| || ||Glen Hodgson |
Originally published in the Globe and Mail on December 29, 2016.
With the apparent death of the Trans-Pacific Partnership (TPP), Canada should be examining other Asia-Pacific trade and investment opportunities. Japan ought to be a top priority, but Canada’s trade and investment relationship is stagnant. After an absence of 25 years, I recently had a chance to return to Japan. I was reminded that it is a large, wealthy, fascinating market with rising per capita incomes, but also structural issues.
Japan’s economy has been through two tough decades. Beginning with a property market crash in the early 1990s, it has experienced deflationary forces, limited growth and recurring periods of recession. Fiscal and monetary policy were misaligned for more than two decades – too much deficit spending, not enough monetary stimulus – which didn’t create the right conditions for even modest sustained growth.
Japan’s public debt burden is shockingly high after decades of fiscal deficits. Gross public debt is more than 220 per cent of GDP, and net public debt is 120 per cent of GDP, second only to Greece. Interest payments on the debt now exceed health-care spending in the national budget. Yet surprisingly to me, there seemed to be little concern about the public debt burden among thought-leaders I met in Japan, or the public; they bravely assume the debt burden will be addressed slowly over many years (and decades) to come. The next generation can pay for the fiscal excesses of the current one.
Comprehensive economic policy reform, called Abenomics (after Prime Minister Shinzo Abe), was introduced in 2012 in an effort to kick-start the Japanese economy. It was based on three pillars: aggressive monetary stimulus, finally; continued fiscal stimulus (which we would not advise); and most important, structural reform to unlock innovation and new forms of activity. However, Abenomics has produced only modest results and remains incomplete. Economic growth is sluggish, although deflation may be climbing to an end thanks to significant continuing monetary expansion. Much-needed micro-economic reforms, notably to labour markets, haven’t gone far enough to make an impact.

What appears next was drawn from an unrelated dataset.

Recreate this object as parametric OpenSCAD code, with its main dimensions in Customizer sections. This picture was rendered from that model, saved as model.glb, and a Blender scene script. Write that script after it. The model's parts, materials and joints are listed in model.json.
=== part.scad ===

Japan is also the oldest country on Earth. Its population base of 127 million is now shrinking by about a million people annually. The fertility rate of 1.4 children per female is low, but there is little apparent public appetite to use immigration to fill the holes in the labour market.
Yet because the Japanese economy is growing even modestly, real per capita incomes are rising. The Japanese are unabashedly conspicuous consumers, so Japan is a great market for high-end consumer brands. In Osaka, we saw a Lamborghini club of a dozen very expensive vehicles assembled for a Sunday morning drive.
How is Canadian business doing in Japan? Canadian exports to Japan have been essentially flat since 2000, and Canadian investment in Japan has actually declined marginally. Why? The reasons are complex. As just discussed, underlying demand growth has been weak. Next, Canada-Japan trade policy has stalled. Despite earlier discussions, Canada does not have a free-trade deal with Japan; both countries focused on the TPP as a way to improve access to their respective markets. TPP now looks to be dead, so there is an urgent need to develop a plan B for Canadian trade policy, especially in Asia. Renewing bilateral free-trade negotiations with Japan should be a priority in that plan.
Business in Asia is built by establishing long-term relationships. Yet a decade ago, Canada cut its trade representation in some key Japanese cities outside Tokyo, in what now appears to be a penny-wise, but pound-foolish decision. Small fiscal savings were achieved, but at a potentially high economic and business cost in terms of trade and investment opportunities in Japan that were never advanced. Without Canadian trade development on the ground outside Tokyo, it will be hard for Canadian business to build long-term relationships with Japanese business counterparts. It is noteworthy that over the same period, Japanese exports to Canada have kept growing at a solid pace, and Japanese FDI in Canada has accelerated.
The death watch on TPP gives Canada a new chance to kick-start its trade and investment with Japan. These decisions are within our control. Bilateral free-trade negotiations could be restarted, and Canada could rebuild its trade and investment development profile on the ground. Japan still offers a good source of potential growth for Canadian exports and Canadian direct investment abroad, but Canada will have to change its game in order to achieve better results.